Modeling Many-to-Many Relationships in MongoDB
There are several ways to implement many-to-many relationships in MongoDB:
- Embedded Documents: You can embed an array of documents representing the related items directly within a parent document.
- Reference Ids: You can store an array of reference ObjectIDs in a document pointing to related documents in another collection.
- Hybrid Approach: A combination of the above two methods where some information is embedded, and more detailed data is referenced via ObjectIDs.
Embedded Documents Example
This approach denormalizes the related data and embeds it directly into the document. This method is typically very fast for read operations since all related data can be retrieved in a single query. However, it can be challenging to maintain as updates require changes to all documents storing the embedded information.
{
'_id': ObjectId('...'),
'name': 'Product A',
'categories': [
{'_id': ObjectId('...'), 'name': 'Electronics'},
{'_id': ObjectId('...'), 'name': 'Accessories'}
]
}
Reference Ids Example
Another approach is to store ObjectIDs that reference documents in another collection. This requires a separate query to retrieve the related documents but makes updates simpler because you only need to update the references. It also stores less redundant data.
{
'_id': ObjectId('...'),
'name': 'Product A',
'category_ids': [ObjectId('...'), ObjectId('...')]
}
Sample Application Scenario
Let’s build out a sample many-to-many relationship using both embedded documents and reference ObjectIDs to manage products and categories.
Using Embedded Documents
We begin by setting up the environment and MongoDB client:
const { MongoClient } = require('mongodb');
const uri = 'mongodb://localhost:27017';
const client = new MongoClient(uri);
async function main() {
try {
await client.connect();
console.log('Connected to MongoDB');
// Work with many-to-many relationships here
} finally {
await client.close();
}
}
main().catch(console.error);
We then insert products with embedded categories into the ‘products’ collection:
const productsCollection = client.db('ecommerce').collection('products');
// Insert a new product with embedded categories
await productsCollection.insertOne({
name: 'Product A',
categories: [
{ id: 'electronics', name: 'Electronics' },
{ id: 'accessories', name: 'Accessories' }
]
});
Using Reference ObjectIDs
In this approach, we maintain separate collections and link them through reference IDs:
const categoriesCollection = client.db('ecommerce').collection('categories');
// Assume categories have been inserted:
// { _id: ObjectId('...'), name: 'Electronics' }
// { _id: ObjectId('...'), name: 'Accessories' }
// Now, insert a product with references to category ObjectIDs
await productsCollection.insertOne({
name: 'Product A',
category_ids: [ObjectId('...'), ObjectId('...')]
});
Querying Related Data
To read related data in these designs, we use different strategies:
Embedded Documents
With embedded documents, we can simply find the product, and the related categories are immediately available:
const product = await productsCollection.findOne({ name: 'Product A' });
console.log(product);
Reference ObjectIDs
When using Reference ObjectIDs, we need to perform an additional query or use aggregation to ‘join’ the data:
// Using aggregation's $lookup
const productsWithCategories = await productsCollection.aggregate([
{
$lookup: {
from: 'categories',
localField: 'category_ids',
foreignField: '_id',
as: 'categories'
}
}
]).toArray();
console.log(productsWithCategories);
When to Use Each Method
The choice between the embedded documents or reference IDs approach depends on factors such as the size and frequency of updates to related data, as well as the queries your application needs to perform.

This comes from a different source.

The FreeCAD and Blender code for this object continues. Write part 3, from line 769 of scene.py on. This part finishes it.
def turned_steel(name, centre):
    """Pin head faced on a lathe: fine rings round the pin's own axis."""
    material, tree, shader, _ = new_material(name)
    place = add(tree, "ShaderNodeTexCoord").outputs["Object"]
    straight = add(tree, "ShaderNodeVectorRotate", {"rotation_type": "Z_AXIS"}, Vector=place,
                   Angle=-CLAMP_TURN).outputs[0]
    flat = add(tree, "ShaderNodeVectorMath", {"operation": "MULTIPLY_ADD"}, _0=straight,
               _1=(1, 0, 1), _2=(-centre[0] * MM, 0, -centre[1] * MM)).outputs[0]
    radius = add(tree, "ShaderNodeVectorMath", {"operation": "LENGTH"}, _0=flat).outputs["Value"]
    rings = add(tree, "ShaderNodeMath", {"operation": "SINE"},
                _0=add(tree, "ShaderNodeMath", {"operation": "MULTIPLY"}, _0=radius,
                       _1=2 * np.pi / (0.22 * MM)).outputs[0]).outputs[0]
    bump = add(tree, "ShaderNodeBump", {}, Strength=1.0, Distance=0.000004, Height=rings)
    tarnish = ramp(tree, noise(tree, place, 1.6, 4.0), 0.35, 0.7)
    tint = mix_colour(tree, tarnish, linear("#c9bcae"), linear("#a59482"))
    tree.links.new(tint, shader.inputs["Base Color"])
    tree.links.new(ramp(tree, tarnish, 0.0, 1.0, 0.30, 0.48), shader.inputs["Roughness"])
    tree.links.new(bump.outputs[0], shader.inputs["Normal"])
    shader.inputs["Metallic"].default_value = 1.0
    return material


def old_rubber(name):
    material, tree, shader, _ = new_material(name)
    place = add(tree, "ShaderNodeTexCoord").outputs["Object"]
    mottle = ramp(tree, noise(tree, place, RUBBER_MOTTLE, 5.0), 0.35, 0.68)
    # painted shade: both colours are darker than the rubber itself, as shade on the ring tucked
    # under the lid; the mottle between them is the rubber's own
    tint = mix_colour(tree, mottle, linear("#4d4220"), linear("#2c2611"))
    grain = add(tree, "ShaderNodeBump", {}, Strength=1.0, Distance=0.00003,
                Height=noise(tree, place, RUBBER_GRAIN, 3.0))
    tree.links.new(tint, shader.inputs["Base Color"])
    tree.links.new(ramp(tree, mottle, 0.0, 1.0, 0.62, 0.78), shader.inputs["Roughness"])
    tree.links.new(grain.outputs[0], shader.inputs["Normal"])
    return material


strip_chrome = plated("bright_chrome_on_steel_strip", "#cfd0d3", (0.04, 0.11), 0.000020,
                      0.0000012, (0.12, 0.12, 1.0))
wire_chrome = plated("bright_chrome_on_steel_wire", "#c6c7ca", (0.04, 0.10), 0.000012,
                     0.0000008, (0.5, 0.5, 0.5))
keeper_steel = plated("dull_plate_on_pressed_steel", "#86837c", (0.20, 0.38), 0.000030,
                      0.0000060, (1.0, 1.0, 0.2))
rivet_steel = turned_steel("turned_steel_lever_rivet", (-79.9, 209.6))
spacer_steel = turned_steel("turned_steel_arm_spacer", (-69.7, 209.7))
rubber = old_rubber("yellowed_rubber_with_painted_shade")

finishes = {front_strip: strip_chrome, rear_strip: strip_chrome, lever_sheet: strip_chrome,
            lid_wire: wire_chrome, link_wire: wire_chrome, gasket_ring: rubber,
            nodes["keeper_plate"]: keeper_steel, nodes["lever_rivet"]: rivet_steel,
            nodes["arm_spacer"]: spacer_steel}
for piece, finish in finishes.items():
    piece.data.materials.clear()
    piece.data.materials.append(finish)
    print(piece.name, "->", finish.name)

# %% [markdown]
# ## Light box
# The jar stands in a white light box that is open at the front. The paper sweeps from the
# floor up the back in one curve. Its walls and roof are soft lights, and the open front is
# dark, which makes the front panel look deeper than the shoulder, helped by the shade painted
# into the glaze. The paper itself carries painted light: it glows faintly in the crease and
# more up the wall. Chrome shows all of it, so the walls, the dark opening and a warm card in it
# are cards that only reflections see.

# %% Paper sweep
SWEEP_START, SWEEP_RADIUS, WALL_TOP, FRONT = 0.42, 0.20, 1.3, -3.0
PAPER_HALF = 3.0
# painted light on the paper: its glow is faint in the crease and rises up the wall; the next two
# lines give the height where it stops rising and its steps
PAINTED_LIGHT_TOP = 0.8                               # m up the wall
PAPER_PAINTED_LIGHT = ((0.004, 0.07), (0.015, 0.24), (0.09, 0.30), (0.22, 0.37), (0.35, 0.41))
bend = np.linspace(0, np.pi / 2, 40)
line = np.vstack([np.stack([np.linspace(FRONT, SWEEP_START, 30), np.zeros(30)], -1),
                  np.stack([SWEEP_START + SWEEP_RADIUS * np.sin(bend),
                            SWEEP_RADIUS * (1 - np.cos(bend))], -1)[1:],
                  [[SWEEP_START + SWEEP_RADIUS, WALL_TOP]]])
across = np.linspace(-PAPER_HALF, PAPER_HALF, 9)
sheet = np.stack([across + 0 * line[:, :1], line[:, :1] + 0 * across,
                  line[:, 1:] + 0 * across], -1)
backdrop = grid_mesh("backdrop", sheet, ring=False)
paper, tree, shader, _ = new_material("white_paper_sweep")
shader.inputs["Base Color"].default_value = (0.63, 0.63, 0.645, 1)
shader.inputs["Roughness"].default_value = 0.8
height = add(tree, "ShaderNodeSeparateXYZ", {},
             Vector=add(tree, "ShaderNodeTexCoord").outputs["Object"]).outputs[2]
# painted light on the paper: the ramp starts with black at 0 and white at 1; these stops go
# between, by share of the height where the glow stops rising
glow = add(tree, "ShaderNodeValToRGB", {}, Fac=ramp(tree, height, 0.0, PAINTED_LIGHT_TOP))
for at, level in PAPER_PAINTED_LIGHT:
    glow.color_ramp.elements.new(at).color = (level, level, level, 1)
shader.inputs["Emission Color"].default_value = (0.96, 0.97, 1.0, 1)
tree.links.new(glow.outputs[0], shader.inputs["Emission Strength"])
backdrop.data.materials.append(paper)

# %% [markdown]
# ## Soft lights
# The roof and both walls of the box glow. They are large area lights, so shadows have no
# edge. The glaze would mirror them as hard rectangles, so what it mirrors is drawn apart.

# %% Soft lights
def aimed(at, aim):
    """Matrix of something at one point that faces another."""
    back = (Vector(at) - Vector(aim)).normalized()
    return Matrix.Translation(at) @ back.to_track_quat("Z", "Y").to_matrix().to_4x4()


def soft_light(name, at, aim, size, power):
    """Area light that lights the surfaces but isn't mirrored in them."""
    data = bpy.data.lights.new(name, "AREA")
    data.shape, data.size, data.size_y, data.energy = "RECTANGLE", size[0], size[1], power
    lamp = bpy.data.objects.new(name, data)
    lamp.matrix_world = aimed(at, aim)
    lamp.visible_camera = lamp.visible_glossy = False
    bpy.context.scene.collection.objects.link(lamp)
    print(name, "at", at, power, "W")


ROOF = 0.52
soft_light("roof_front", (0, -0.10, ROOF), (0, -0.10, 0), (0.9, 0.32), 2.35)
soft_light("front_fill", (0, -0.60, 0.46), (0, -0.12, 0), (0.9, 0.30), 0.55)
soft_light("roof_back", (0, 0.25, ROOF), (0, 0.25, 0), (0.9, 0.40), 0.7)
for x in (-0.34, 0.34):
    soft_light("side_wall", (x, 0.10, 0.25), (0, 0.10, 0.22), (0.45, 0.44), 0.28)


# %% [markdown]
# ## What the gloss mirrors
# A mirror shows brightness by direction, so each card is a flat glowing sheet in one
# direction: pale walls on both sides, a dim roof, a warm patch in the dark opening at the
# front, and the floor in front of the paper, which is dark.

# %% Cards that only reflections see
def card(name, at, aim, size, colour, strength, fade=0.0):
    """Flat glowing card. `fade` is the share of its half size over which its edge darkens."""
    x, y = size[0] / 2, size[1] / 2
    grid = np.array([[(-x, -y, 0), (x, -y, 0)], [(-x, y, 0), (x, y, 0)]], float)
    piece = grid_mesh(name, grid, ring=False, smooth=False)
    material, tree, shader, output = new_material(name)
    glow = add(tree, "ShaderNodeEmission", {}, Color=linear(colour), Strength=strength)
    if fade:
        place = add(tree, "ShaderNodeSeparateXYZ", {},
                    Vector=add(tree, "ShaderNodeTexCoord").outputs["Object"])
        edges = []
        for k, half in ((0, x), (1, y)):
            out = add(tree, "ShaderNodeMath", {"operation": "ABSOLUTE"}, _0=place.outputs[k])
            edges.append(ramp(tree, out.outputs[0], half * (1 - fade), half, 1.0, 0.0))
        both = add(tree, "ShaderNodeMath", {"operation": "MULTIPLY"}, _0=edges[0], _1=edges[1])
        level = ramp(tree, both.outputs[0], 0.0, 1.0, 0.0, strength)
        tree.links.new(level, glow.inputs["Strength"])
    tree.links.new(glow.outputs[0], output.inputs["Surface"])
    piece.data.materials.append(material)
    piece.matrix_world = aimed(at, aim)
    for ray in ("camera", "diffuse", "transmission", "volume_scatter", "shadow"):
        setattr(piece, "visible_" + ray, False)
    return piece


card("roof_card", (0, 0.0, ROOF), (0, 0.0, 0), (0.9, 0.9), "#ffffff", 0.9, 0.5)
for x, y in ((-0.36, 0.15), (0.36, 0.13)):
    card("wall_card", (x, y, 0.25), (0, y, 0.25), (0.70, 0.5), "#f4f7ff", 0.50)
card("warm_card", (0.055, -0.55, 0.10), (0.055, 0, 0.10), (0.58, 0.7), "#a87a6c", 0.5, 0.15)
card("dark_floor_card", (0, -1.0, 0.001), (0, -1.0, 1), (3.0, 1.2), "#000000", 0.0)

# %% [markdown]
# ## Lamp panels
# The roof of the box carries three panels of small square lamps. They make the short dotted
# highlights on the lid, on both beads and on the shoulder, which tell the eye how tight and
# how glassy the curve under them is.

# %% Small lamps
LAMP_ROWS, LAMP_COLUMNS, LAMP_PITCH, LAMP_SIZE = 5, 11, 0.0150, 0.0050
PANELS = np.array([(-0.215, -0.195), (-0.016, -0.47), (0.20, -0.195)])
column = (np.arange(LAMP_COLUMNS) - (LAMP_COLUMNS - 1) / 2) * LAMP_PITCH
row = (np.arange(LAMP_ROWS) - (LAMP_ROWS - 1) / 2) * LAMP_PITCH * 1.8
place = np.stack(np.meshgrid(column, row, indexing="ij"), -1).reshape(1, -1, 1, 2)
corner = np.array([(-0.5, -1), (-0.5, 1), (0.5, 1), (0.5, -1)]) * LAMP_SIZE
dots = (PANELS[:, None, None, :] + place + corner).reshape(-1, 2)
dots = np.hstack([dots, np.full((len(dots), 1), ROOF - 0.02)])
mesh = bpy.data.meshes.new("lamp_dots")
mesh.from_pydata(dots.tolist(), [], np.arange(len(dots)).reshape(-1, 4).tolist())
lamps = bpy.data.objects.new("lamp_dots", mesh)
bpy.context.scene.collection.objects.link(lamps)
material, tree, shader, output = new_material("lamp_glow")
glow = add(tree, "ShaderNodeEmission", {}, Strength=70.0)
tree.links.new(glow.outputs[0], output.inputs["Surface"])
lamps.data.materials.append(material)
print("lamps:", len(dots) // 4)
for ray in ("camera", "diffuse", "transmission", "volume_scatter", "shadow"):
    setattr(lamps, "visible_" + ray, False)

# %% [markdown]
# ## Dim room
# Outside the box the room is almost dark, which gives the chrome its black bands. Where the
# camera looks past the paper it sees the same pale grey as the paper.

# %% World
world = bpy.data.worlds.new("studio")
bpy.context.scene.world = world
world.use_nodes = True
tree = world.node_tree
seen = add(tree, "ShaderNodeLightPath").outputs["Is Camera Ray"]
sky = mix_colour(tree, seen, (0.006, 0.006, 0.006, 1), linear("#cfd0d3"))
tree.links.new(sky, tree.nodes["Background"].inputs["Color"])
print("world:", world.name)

If read performance is critical and related data updates are infrequent, embed data for faster reads at the expense of more complex updates. If the related data is extensive and frequently updated, use reference IDs to avoid redundancy, knowing that reads will require a bit more work.
Best Practices
Consider following best practices when modeling many-to-many relationships in MongoDB:
- Understand the nature and usage patterns of your data.

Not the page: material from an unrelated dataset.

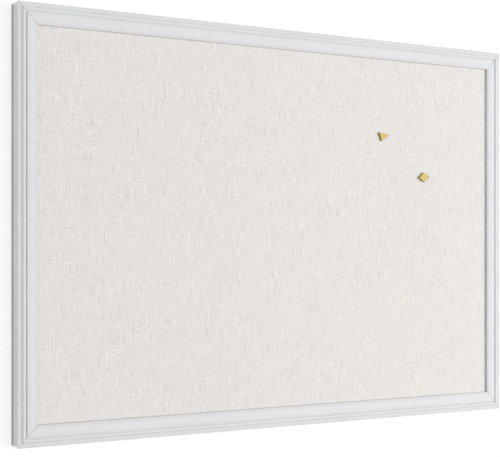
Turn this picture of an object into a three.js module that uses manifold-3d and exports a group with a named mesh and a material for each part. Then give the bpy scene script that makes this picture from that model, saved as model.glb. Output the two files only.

- Plan for how data will evolve over time.
- Evaluate the trade-offs between the efficiency of reads and writes.
- Maintain data integrity during updates.
- Use indexing to improve performance on common queries.

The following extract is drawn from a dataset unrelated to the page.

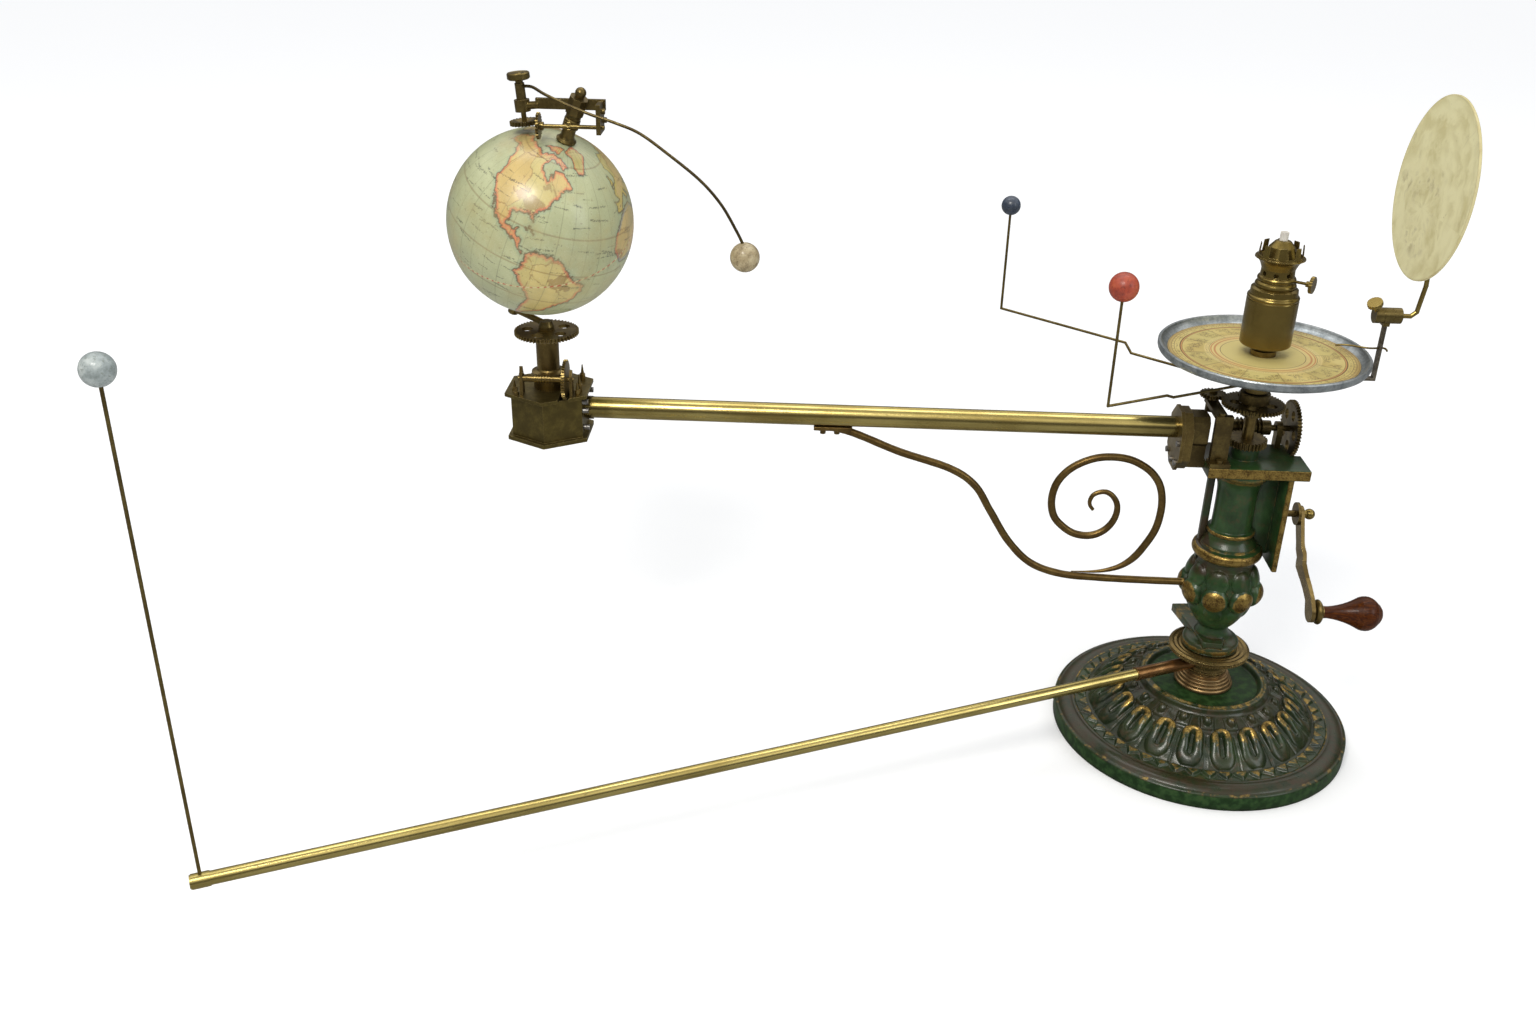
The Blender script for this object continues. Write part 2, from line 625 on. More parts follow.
def tube(path, radius, sides):
    """Round wire along a path; radius is one value or one per point."""
    path = np.array(path, float) * MM
    radii = np.ones(len(path)) * radius * MM
    tangents = np.gradient(path, axis=0)
    tangents /= np.linalg.norm(tangents, axis=1)[:, None]
    turn = np.linspace(0, TAU, sides, endpoint=False)
    normal = np.cross(tangents[0], np.array([0, 0, 1.0]))
    normal /= np.linalg.norm(normal)
    rings = []
    for point, tangent, size in zip(path, tangents, radii):
        normal = normal - tangent * (normal @ tangent)
        normal /= np.linalg.norm(normal)
        other = np.cross(tangent, normal)
        rings.append(point + size * (np.cos(turn)[:, None] * normal
                                     + np.sin(turn)[:, None] * other))
    return np.vstack(rings), capped_faces(len(path), sides)


def block(outline, bottom, top, bevel, segments=3):
    """Outline extruded along Z, with every edge rounded."""
    bm = bmesh.new()
    face = bm.faces.new([bm.verts.new((x * MM, y * MM, bottom * MM)) for x, y in outline])
    extruded = bmesh.ops.extrude_face_region(bm, geom=[face])
    moved = [v for v in extruded["geom"] if isinstance(v, bmesh.types.BMVert)]
    bmesh.ops.translate(bm, verts=moved, vec=(0, 0, (top - bottom) * MM))
    bmesh.ops.recalc_face_normals(bm, faces=bm.faces)
    bmesh.ops.bevel(bm, geom=list(bm.edges), offset=bevel * MM, segments=segments, profile=0.5,
                    affect="EDGES")
    bm.verts.index_update()
    coords = [tuple(v.co) for v in bm.verts]
    faces = [[v.index for v in f.verts] for f in bm.faces]
    bm.free()
    return coords, faces


def rect(x0, x1, y0, y1):
    return [(x0, y0), (x1, y0), (x1, y1), (x0, y1)]


def disc(radius, count, x=0.0):
    return [(x + radius * math.cos(t), radius * math.sin(t))
            for t in np.linspace(0, TAU, count, endpoint=False)]


def join(parts):
    coords, faces = [], []
    for part_coords, part_faces in parts:
        start = len(coords)
        coords += [tuple(c) for c in part_coords]
        faces += [[i + start for i in face] for face in part_faces]
    return coords, faces


# ------------------------------------------------------------ foot
# section from the bore over the top and back along the underside: radius, height (mm)
FOOT_PROFILE = [
    (5.02, 48.0), (30, 48.0), (47.6, 48.0), (48.6, 48.3), (49.2, 50.2), (49.9, 52.2),
    (51.0, 53.4), (52.2, 54.0), (53.2, 53.7), (53.9, 52.9), (54.6, 52.7), (55.4, 52.9),
    (56.3, 52.2), (56.9, 50.8), (57.6, 48.6), (59.0, 46.8), (61.5, 45.4), (66.0, 43.4),
    (72.0, 40.2), (76.0, 37.4), (84.0, 32.2), (92.0, 26.2), (98.0, 21.0), (100.6, 18.6),
    (103.0, 17.9), (113.2, 17.9), (113.9, 18.6), (115.2, 19.1), (116.2, 18.6), (116.8, 18.9),
    (119.0, 19.4), (122.6, 19.2), (126.4, 17.8), (128.6, 15.9), (129.3, 15.1), (130.4, 15.0),
    (131.3, 14.4), (131.9, 13.4), (132.0, 12.4), (132.0, 0.6), (131.5, 0.0), (5.02, 0.0)]
FOOT_STEPS = 1200
LOBE_PITCH = TAU / 20  # angle from one lobe to the next
RAY_PITCH = TAU / 48  # angle from one star ray to the next
LOBE_OUTER, LOBE_INNER = 91.0, 77.5  # radii where each lobe's loop starts to close (mm)
BEAD_CIRCLE = 66.2  # radius of the circle of beads (mm)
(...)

- Always test your schema design under load to see how it performs in real-world conditions.
Conclusion
In this guide, we explored how to model and work with many-to-many relationships in MongoDB, complete with practical examples and best practices. Remember that MongoDB offers a flexible schema, which can be very powerful when used correctly. It is crucial to carefully design your data model based on your specific application’s access patterns and ensure that you are familiar with the operations that MongoDB provides for working with related data, such as $lookup in aggregation for performing ‘joins.’
Whether you decide to use embedded documents or reference ObjectIDs, remember to continuously review and potentially refactor your schemas to optimize performance and maintainability as your application evolves.